Your task is to copy every line of this material exactly.
#### RAW DATA ####
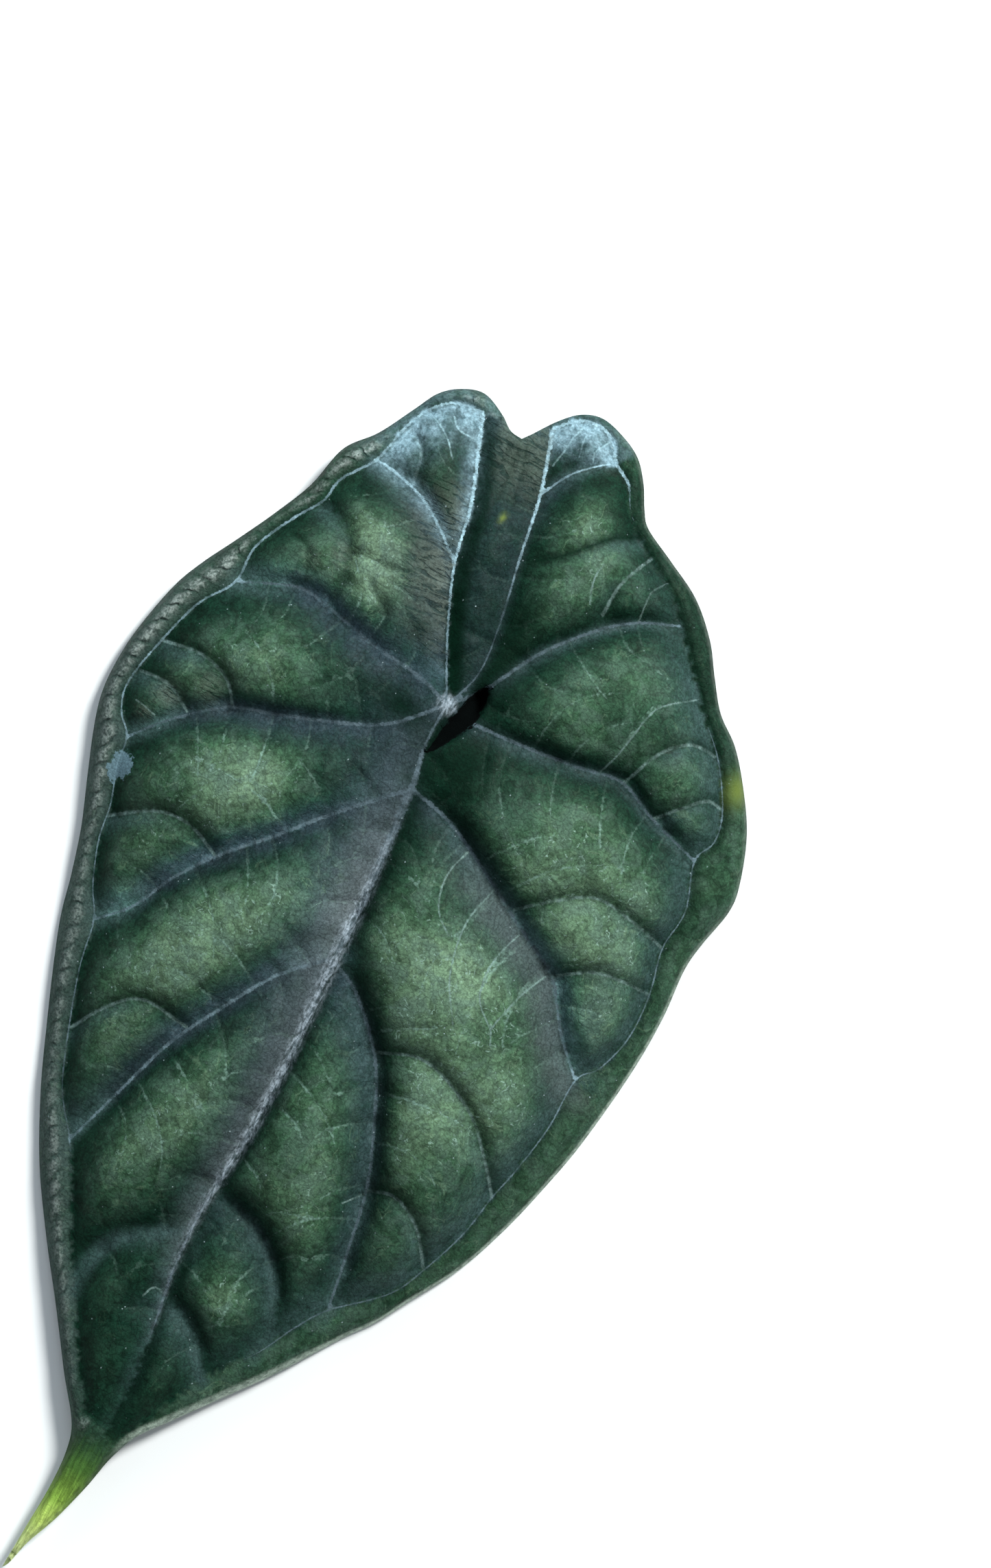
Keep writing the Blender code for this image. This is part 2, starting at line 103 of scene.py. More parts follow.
# Outline, from the notch between the lobes down each side to the drip tip
NOTCH = (-11.2, 51.2)
TIP = (0.2, -184.0)
LEFT_EDGE = [
    NOTCH, (-13.8, 51.6), (-17, 53.9), (-21.6, 55.7), (-26, 54.3), (-29.4, 51.4), (-32, 46.6),
    (-35.8, 39.8), (-40.4, 34), (-42.6, 25.2), (-46.3, 17), (-50.1, 9.8), (-53.9, 3), (-56.7, -3.4),
    (-58.8, -12), (-59.8, -19), (-59.8, -27), (-58.2, -34), (-54.6, -44), (-51.4, -52.5), (-49, -61),
    (-46.4, -71.5), (-39.6, -89.6), (-34.5, -101.8), (-28.6, -113.4), (-21.5, -124.3), (-13.8, -135),
    (-6.4, -145.7), (-1, -153), (0.8, -158.4), (1.2, -166), (0.7, -175), TIP]
RIGHT_EDGE = [
    NOTCH, (-9.8, 53), (-7, 57), (-3.6, 60.4), (0.4, 61.8), (5, 60.8), (9.8, 58.4), (13.2, 54.4),
    (15.6, 50.2), (18, 47.2), (24.7, 43.7), (32, 39.7), (38, 34), (42.1, 28.1), (46.3, 22.5),
    (51.6, 18.2), (56.6, 12), (61.3, 4.5), (64.4, -4.2), (65.1, -10), (63.4, -18), (62.7, -24),
    (63.3, -34), (62.8, -46), (60.8, -61.3), (58.6, -71.5), (55.4, -83), (51.2, -93.8),
    (45.7, -103.2), (41.9, -109.8), (37.4, -115.8), (29.1, -127.8), (22.5, -136.2), (15.8, -144.6),
    (11.4, -150.2), (9, -156), (7.4, -163), (5, -171), (2.4, -177.4), (1.1, -182.4), TIP]

# Veins, each from its root to its end. The border vein runs along inside the whole edge.
MIDRIB = [
    (-0.4, 0), (-0.5, -9), (1, -17.1), (2.3, -35), (3, -51.8), (3.8, -69), (4, -86.4), (2.6, -106),
    (3, -118), (4.6, -129), (5.9, -140), (6.1, -153), (3.9, -164), (2.2, -172), (0.6, -181)]
LEFT_BORDER = [
    (-20, 52.2), (-25.5, 51.4), (-29.6, 47.6), (-32, 42), (-33.7, 35), (-38, 28.6), (-39, 23.5),
    (-42.4, 18.2), (-46.4, 9.9), (-46.7, 2.2), (-51, -4.6), (-54, -14), (-56, -24), (-54.6, -29.4),
    (-51.4, -33.3), (-50.6, -39), (-48.3, -46), (-47.2, -53), (-44.3, -61), (-41, -66.9),
    (-39.6, -74.5), (-37.8, -81.1), (-34.1, -92), (-31, -99), (-25.8, -106), (-21.6, -113.3),
    (-17, -122.2), (-12, -130.7), (-6, -140.5), (0.4, -150.2)]
RIGHT_BORDER = [
    (-6.8, 55.6), (-3.4, 59.2), (0.8, 60.2), (4.6, 58.7), (6.8, 55.4), (10.8, 52.8), (14, 48),
    (21.1, 42.6), (28.4, 37.6), (32, 33.7), (37, 28.2), (43.3, 21), (49.6, 14.8), (55, 6.4),
    (56.4, 0.4), (54.7, -4.6), (57.6, -13.8), (57, -22), (58.9, -31), (59.2, -40), (57, -47.6),
    (53.9, -51.8), (53.6, -62), (51.9, -72), (50.2, -78.8), (48.6, -87.4), (45.1, -97), (41.4, -104),
    (32.5, -112.1), (28.4, -118), (24.3, -125.5), (17.7, -134), (12.6, -144.6), (8.6, -153)]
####
→ COMPLETE ANSWER
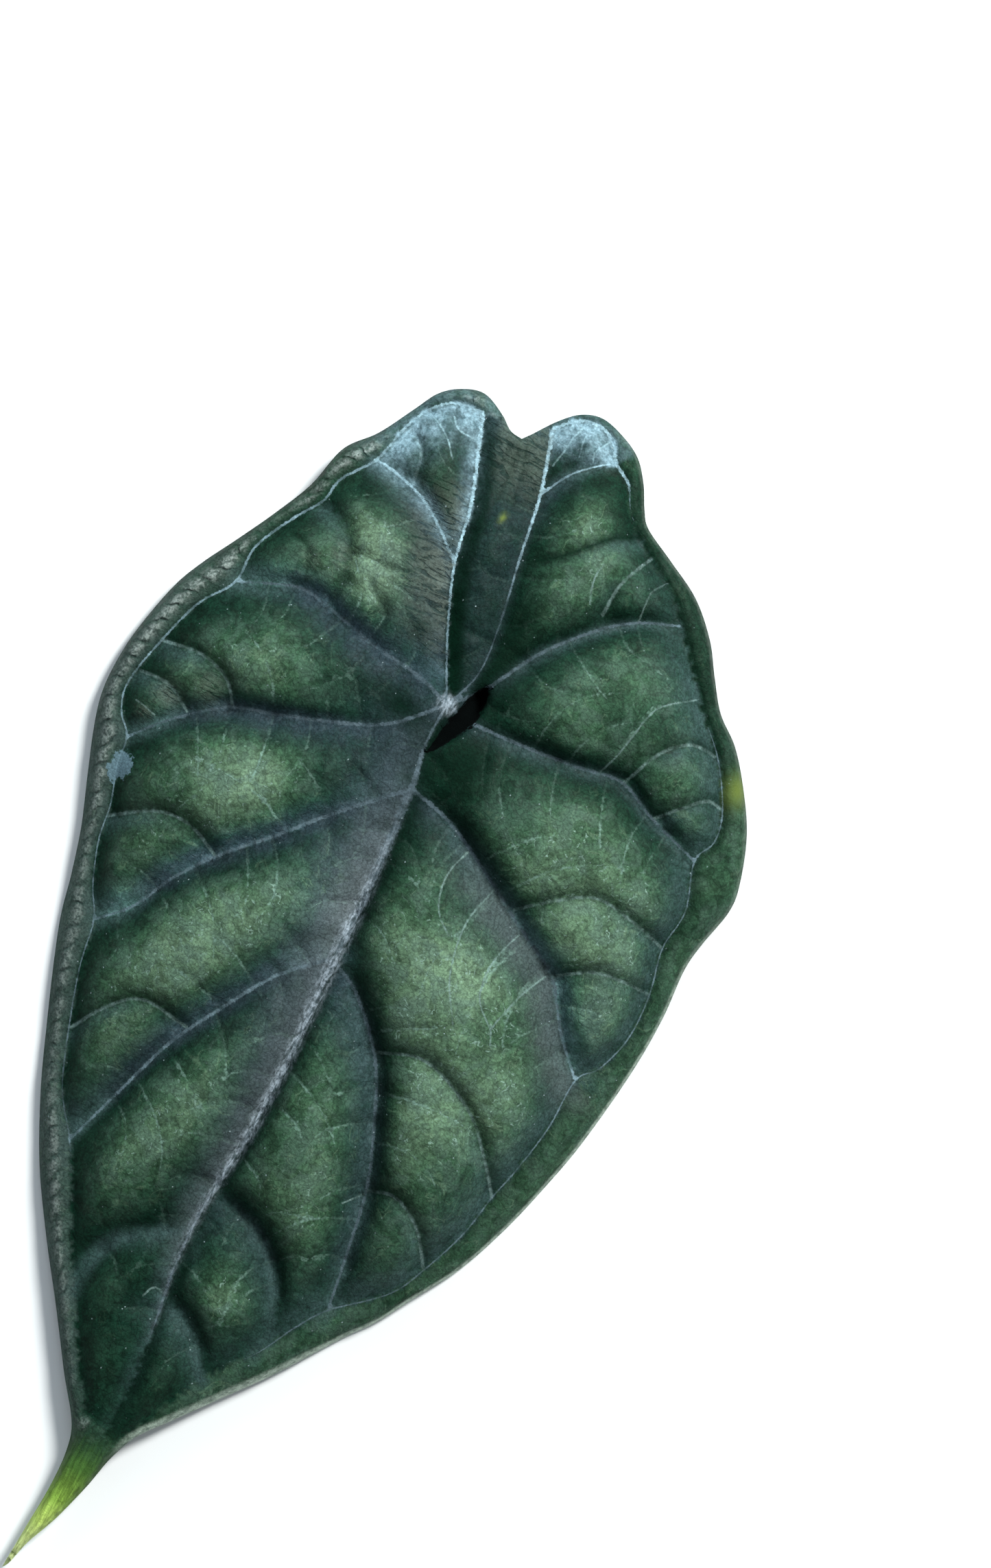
Keep writing the Blender code for this image. This is part 2, starting at line 103 of scene.py. More parts follow.
# Outline, from the notch between the lobes down each side to the drip tip
NOTCH = (-11.2, 51.2)
TIP = (0.2, -184.0)
LEFT_EDGE = [
    NOTCH, (-13.8, 51.6), (-17, 53.9), (-21.6, 55.7), (-26, 54.3), (-29.4, 51.4), (-32, 46.6),
    (-35.8, 39.8), (-40.4, 34), (-42.6, 25.2), (-46.3, 17), (-50.1, 9.8), (-53.9, 3), (-56.7, -3.4),
    (-58.8, -12), (-59.8, -19), (-59.8, -27), (-58.2, -34), (-54.6, -44), (-51.4, -52.5), (-49, -61),
    (-46.4, -71.5), (-39.6, -89.6), (-34.5, -101.8), (-28.6, -113.4), (-21.5, -124.3), (-13.8, -135),
    (-6.4, -145.7), (-1, -153), (0.8, -158.4), (1.2, -166), (0.7, -175), TIP]
RIGHT_EDGE = [
    NOTCH, (-9.8, 53), (-7, 57), (-3.6, 60.4), (0.4, 61.8), (5, 60.8), (9.8, 58.4), (13.2, 54.4),
    (15.6, 50.2), (18, 47.2), (24.7, 43.7), (32, 39.7), (38, 34), (42.1, 28.1), (46.3, 22.5),
    (51.6, 18.2), (56.6, 12), (61.3, 4.5), (64.4, -4.2), (65.1, -10), (63.4, -18), (62.7, -24),
    (63.3, -34), (62.8, -46), (60.8, -61.3), (58.6, -71.5), (55.4, -83), (51.2, -93.8),
    (45.7, -103.2), (41.9, -109.8), (37.4, -115.8), (29.1, -127.8), (22.5, -136.2), (15.8, -144.6),
    (11.4, -150.2), (9, -156), (7.4, -163), (5, -171), (2.4, -177.4), (1.1, -182.4), TIP]

# Veins, each from its root to its end. The border vein runs along inside the whole edge.
MIDRIB = [
    (-0.4, 0), (-0.5, -9), (1, -17.1), (2.3, -35), (3, -51.8), (3.8, -69), (4, -86.4), (2.6, -106),
    (3, -118), (4.6, -129), (5.9, -140), (6.1, -153), (3.9, -164), (2.2, -172), (0.6, -181)]
LEFT_BORDER = [
    (-20, 52.2), (-25.5, 51.4), (-29.6, 47.6), (-32, 42), (-33.7, 35), (-38, 28.6), (-39, 23.5),
    (-42.4, 18.2), (-46.4, 9.9), (-46.7, 2.2), (-51, -4.6), (-54, -14), (-56, -24), (-54.6, -29.4),
    (-51.4, -33.3), (-50.6, -39), (-48.3, -46), (-47.2, -53), (-44.3, -61), (-41, -66.9),
    (-39.6, -74.5), (-37.8, -81.1), (-34.1, -92), (-31, -99), (-25.8, -106), (-21.6, -113.3),
    (-17, -122.2), (-12, -130.7), (-6, -140.5), (0.4, -150.2)]
RIGHT_BORDER = [
    (-6.8, 55.6), (-3.4, 59.2), (0.8, 60.2), (4.6, 58.7), (6.8, 55.4), (10.8, 52.8), (14, 48),
    (21.1, 42.6), (28.4, 37.6), (32, 33.7), (37, 28.2), (43.3, 21), (49.6, 14.8), (55, 6.4),
    (56.4, 0.4), (54.7, -4.6), (57.6, -13.8), (57, -22), (58.9, -31), (59.2, -40), (57, -47.6),
    (53.9, -51.8), (53.6, -62), (51.9, -72), (50.2, -78.8), (48.6, -87.4), (45.1, -97), (41.4, -104),
    (32.5, -112.1), (28.4, -118), (24.3, -125.5), (17.7, -134), (12.6, -144.6), (8.6, -153)]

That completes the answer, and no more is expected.